Since it has not been long since you graduated from the university, have you already decided on food v. career, given your qualifications in psychology and biomedical science?
T: It’s food for now, but through with my major, psychology, there are definite connections. People are already using art for therapy and I see food therapy as another great opportunity.
G: It’s food definitely for me.
Please can you provide a little about your background. How did you get into food?
T & G: Cooking was a hobby for us before MKR came along. And we owe a lot of the time we spent in the kitchen to our Indonesian mother, as well as our grandmother, a very good cook in her own right. In our house the rule was to “pick a chore”, so we always volunteered to cook in the kitchen! As we grew up, our father’s work took the family to India and the Middle East so that has been an influence on how we view food and taste.
So what’s next?
T: Well the food industry is still very new for both of us and we are trying to see where food will take us. We’d like to open up something, as our end goal, but there’s much left to learn. We can learn from other chefs and we want to stay open minded.
How do you see your specialty, Indonesian food, both in Australia and globally?
G: We can’t speak for the rest of the world but typically in Australia, Indonesian food is seen as mainly catering to the student community, including Indonesians and other Asians. It’s viewed as basic and cheap with a lack of sophistication. But we see a lot of potential. To us Indonesian food is an explosion of flavours and very complex, as it involves a lot of ingredients. It is time to be bolder to serve sophisticated Indonesian food, full of flavours and highlight the freshness of the ingredients.
What’s your style of cooking?
T: We focus on original flavours, using local Australian produce and Indonesian or Southeast Asian produce available in Australia, but take a more sophisticated approach with a modern touch. There are challenges sometimes, especially in sourcing certain ingredients. Jeruk purut (kaffir lime), for example, is an expensive ingredient in Australia – it costs two dollars each. Luckily, we have the tree in our own garden. But we need to improvise all the time.

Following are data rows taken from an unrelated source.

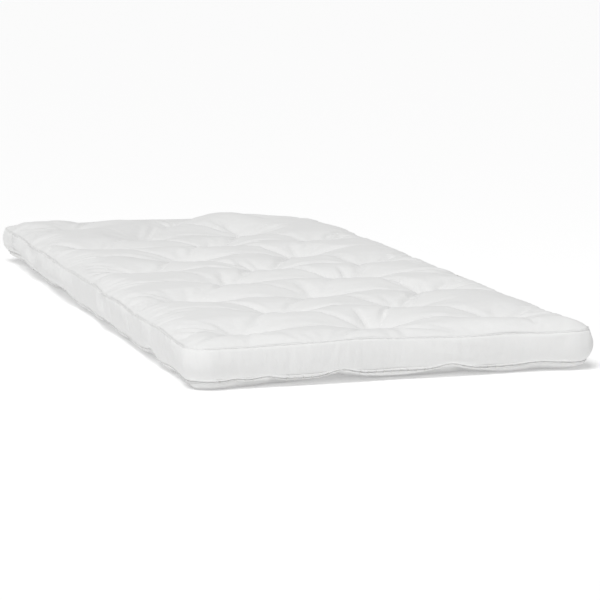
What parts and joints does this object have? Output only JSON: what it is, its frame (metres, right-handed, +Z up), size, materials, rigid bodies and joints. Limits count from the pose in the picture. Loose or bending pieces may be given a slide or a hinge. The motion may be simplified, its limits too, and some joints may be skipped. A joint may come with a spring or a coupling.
{
  "type": "futon mattress",
  "caption": "Tufted cotton futon mattress with a boxed border and raised seams, tied through with cords over layers of felt. It folds in half across its width.",
  "frame": {"origin": "middle of the underside, on the surface the mattress lies on", "axes": "+X across the width, +Y towards the head end, +Z up"},
  "size_m": [0.9, 2.0024, 0.115],
  "materials": {
    "cotton_drill": "unbleached white cotton drill, matte, softly creased",
    "seam_edge": "folded and sewn edge of the same cotton drill",
    "cotton_felt": "soft carded cotton felt",
    "tufting_cord": "twisted cotton cord",
    "label_tape": "plain woven tape"
  },
  "bodies": {
    "foot_half": {"top_panel_foot": "cotton_drill", "bottom_panel_foot": "cotton_drill", "border_foot_end": "cotton_drill", "border_left_foot": "cotton_drill", "border_right_foot": "cotton_drill", "top_seam_foot": "seam_edge", "bottom_seam_foot": "seam_edge", "border_joins_foot": "seam_edge", "tuft_cords_foot": "tufting_cord", "tuft_knots_foot": "tufting_cord", "closing_stitches": "tufting_cord", "felt_1_foot": "cotton_felt", "felt_2_foot": "cotton_felt", "felt_3_foot": "cotton_felt", "felt_4_foot": "cotton_felt", "felt_5_foot": "cotton_felt", "felt_6_foot": "cotton_felt"},
    "head_half": {"top_panel_head": "cotton_drill", "bottom_panel_head": "cotton_drill", "border_head_end": "cotton_drill", "border_left_head": "cotton_drill", "border_right_head": "cotton_drill", "top_seam_head": "seam_edge", "bottom_seam_head": "seam_edge", "border_joins_head": "seam_edge", "tuft_cords_head": "tufting_cord", "tuft_knots_head": "tufting_cord", "care_label": "label_tape", "felt_1_head": "cotton_felt", "felt_2_head": "cotton_felt", "felt_3_head": "cotton_felt", "felt_4_head": "cotton_felt", "felt_5_head": "cotton_felt", "felt_6_head": "cotton_felt"}
  },
  "joints": [
    {"name": "fold", "type": "hinge", "parent": "foot_half", "child": "head_half", "pos_m": [0, 0.014, 0.118], "axis": [1, 0, 0], "range_deg": [0, 180]}
  ]
}
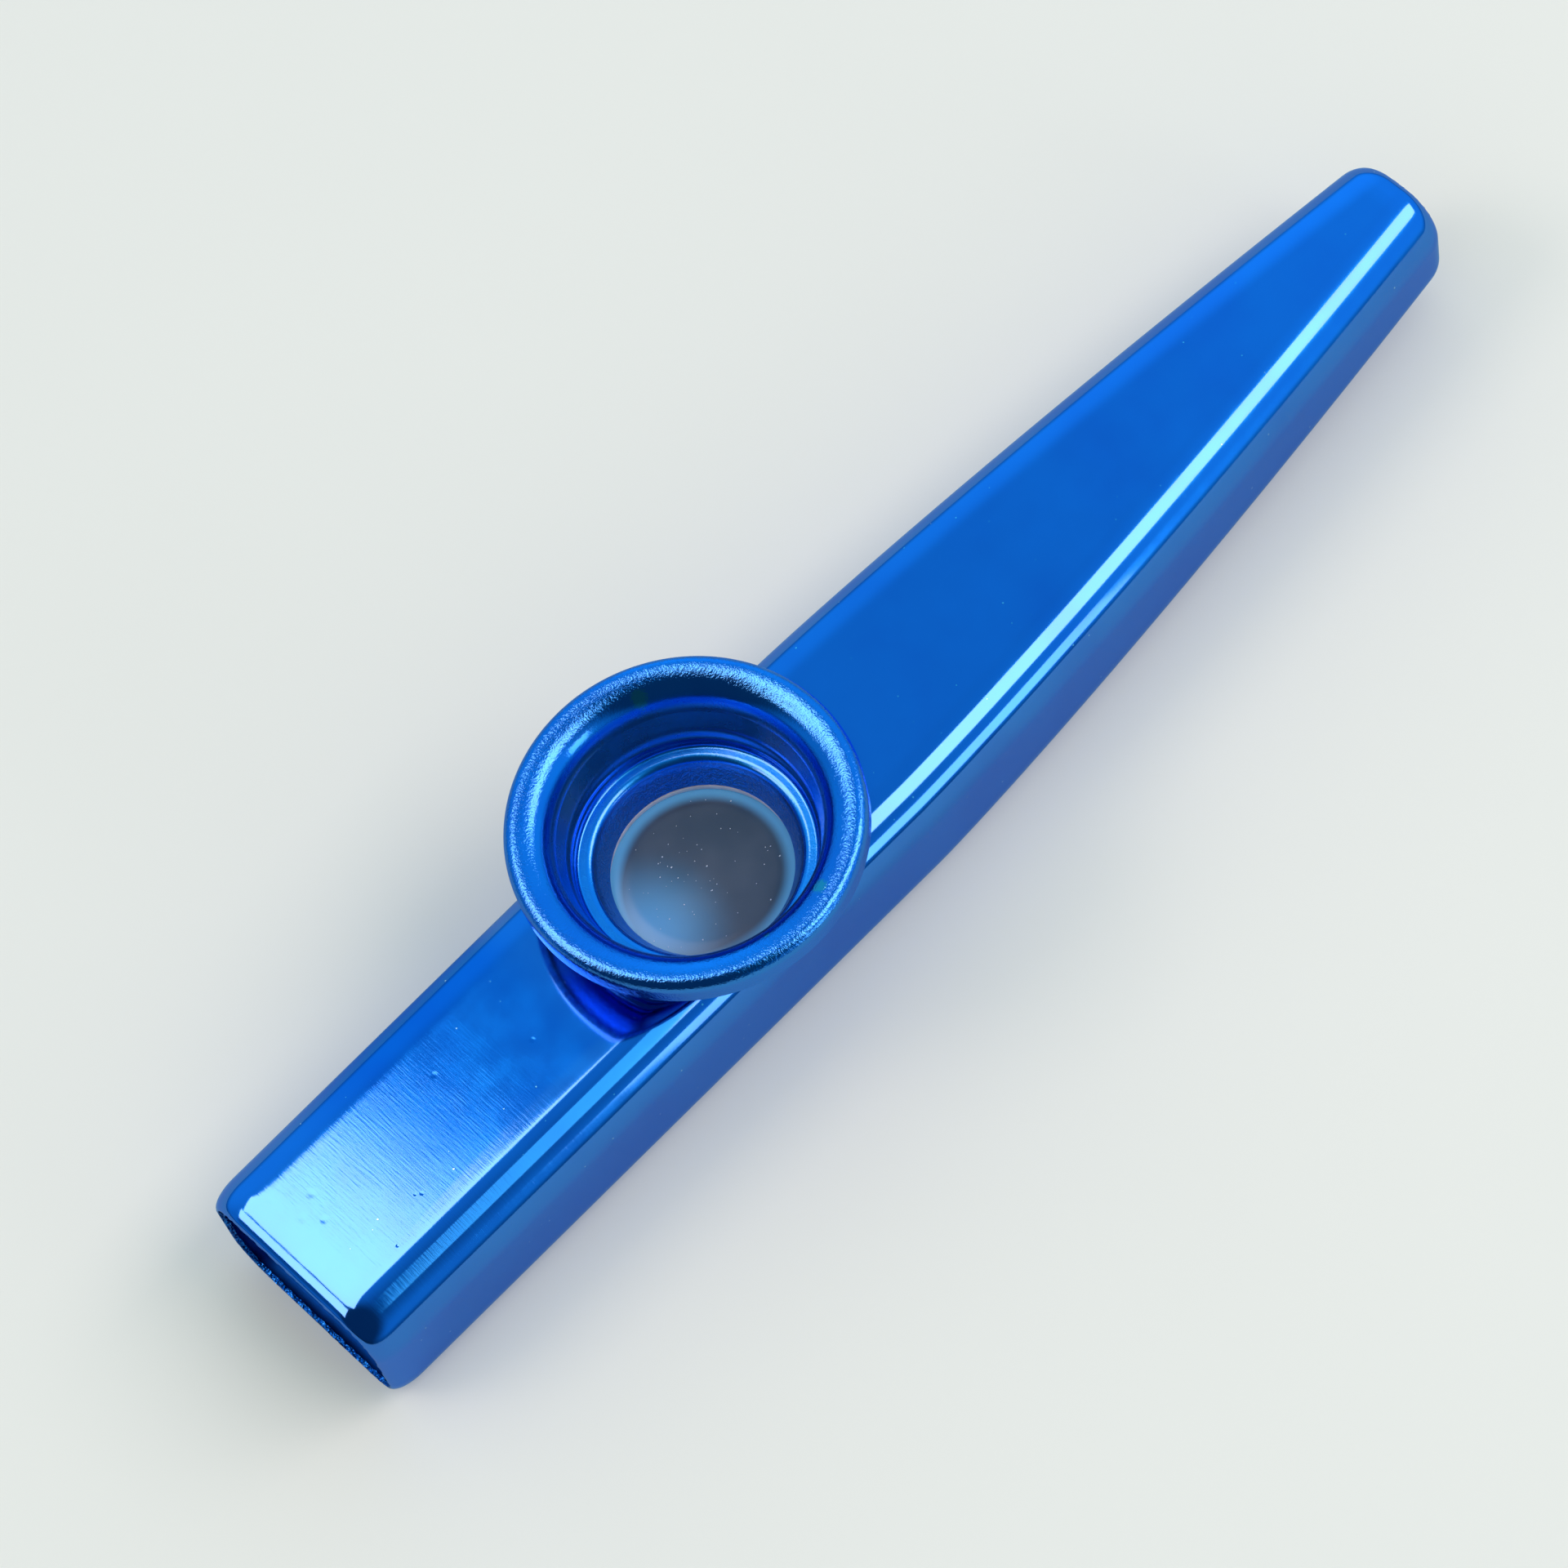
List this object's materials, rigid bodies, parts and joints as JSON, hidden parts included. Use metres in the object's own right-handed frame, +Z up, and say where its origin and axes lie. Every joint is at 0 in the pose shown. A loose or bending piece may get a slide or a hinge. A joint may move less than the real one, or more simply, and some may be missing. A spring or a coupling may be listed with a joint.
{
  "type": "kazoo",
  "caption": "Metal kazoo: a tube flat at the mouth and narrow at the far end, with a flared cap that screws down over a membrane.",
  "frame": {"origin": "centre of the bounding box's bottom face, on the table under the middle of the tube", "axes": "+X along the tube from the mouth to the narrow end, +Y across it, +Z up through the turret"},
  "size_m": [0.12, 0.027, 0.0208],
  "materials": {
    "blue_aluminium": "glossy blue anodised, with fine brushing across the tube",
    "gasket_rubber": "thin matt washer",
    "membrane_film": "thin glossy translucent film",
    "ring_plastic": "off-white plastic"
  },
  "bodies": {
    "tube": {"body_tube": "blue_aluminium", "turret_socket": "blue_aluminium", "seat_gasket": "gasket_rubber"},
    "membrane": {"membrane_film": "membrane_film", "membrane_ring": "ring_plastic"},
    "cap": {"screw_cap": "blue_aluminium"}
  },
  "joints": [
    {"name": "cap_rise", "type": "slide", "parent": "tube", "child": "membrane", "axis": [0, 0, 1], "range_m": [0, 0.0081]},
    {"name": "cap_turn", "type": "hinge", "parent": "membrane", "child": "cap", "pos_m": [-0.0172, 0, 0.0114], "axis": [0, 0, 1], "range_deg": [0, 1440]}
  ],
  "couplings": [
    {"joint": "cap_rise", "follows": "cap_turn", "m_per_rad": 0.00031831}
  ]
}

G: We concentrate on a fresh and colourful presentation for our dishes alongside stressing on the importance of authentic Indonesian flavours.
Any suggestions for young aspiring Indonesian chefs?
T:Don’t be afraid to take risks and don’t worry if you fail. Keep your passion and don’t stop learning. Be complementary to others, it’s a great way to learn. And stay open-minded.
G: Be proud or boastful with your food culture. In Indonesia we have this culture that we are not allowed to be boastful with what we have or what we do. But to promote Indonesian cuisine to the world we need to be boastful as we have so much to offer.
Needless to say, it’s a very good end statement from the two sisters. I could not agree more!